Additional questions that have come to me from these discussions and may be worth stating explicitly.
- How do we achieve a middle ground between in-person/synchronous and remote/asynchronous
- How do we ensure that future in-person road-mapping events (assuming we consider this is best) are "representative" of the users/administrators etc..?
- Do we even need a framework beyond the PLIP process? If we do, what added value will it bring?
- How frequently should we review the road-map?
- How do we reduce the cost of road-mapping?
Kim, I explicitly said a forum like this was the wrong way to do it. But
please do continue with your ideas.

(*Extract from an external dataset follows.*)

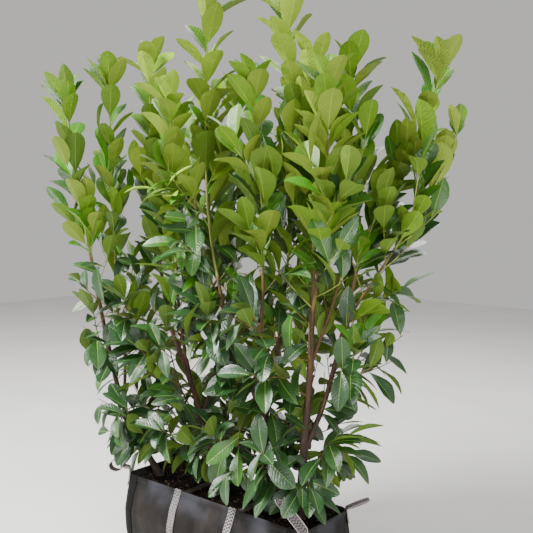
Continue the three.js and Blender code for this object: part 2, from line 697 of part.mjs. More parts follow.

Good luck.
There has been a roadmap team before, though its most recent incarnation was really only "the people who wrote down what went into a particular discussion".
This issue is now in the "whoever makes the first move" state. What needs to happen:
- someone needs to call for membership in a new roadmap team
- someone needs to set a clear and simple objective for the team, as well as a (reasonable) deadline
- someone needs to set up a simple tool or process for documenting and working collaboratively through the discussion
- someone needs to gently encourage participation from the community (including "key" members)
- someone needs to provide a final draft / report on the outcome
Some challenges to be expected:
- Attendance and participation will be spotty
- There will be a lot of tangential and spinoff discussions and arguments
- It will be difficult to bring those discussions back on topic, summarize discussion, and form consensus
Roadmapping Plone is a big project.
I've been getting into Design Sprints and I'm wondering if it would be valuable for Plone.
see: https://sprintstories.com/ for more info.
As far as I know, if we do this, we might be the first open source community* project to adopt the methodology (I could be wrong of course).
* if you don't count open source ecology which is a maker community.
agree with all of that. But I think the #1 issue is that, would it make a difference to what gets worked on? Let's say it was representative and end user focused and all the users wanted X, but the core developers are excited on building Y, what would happen?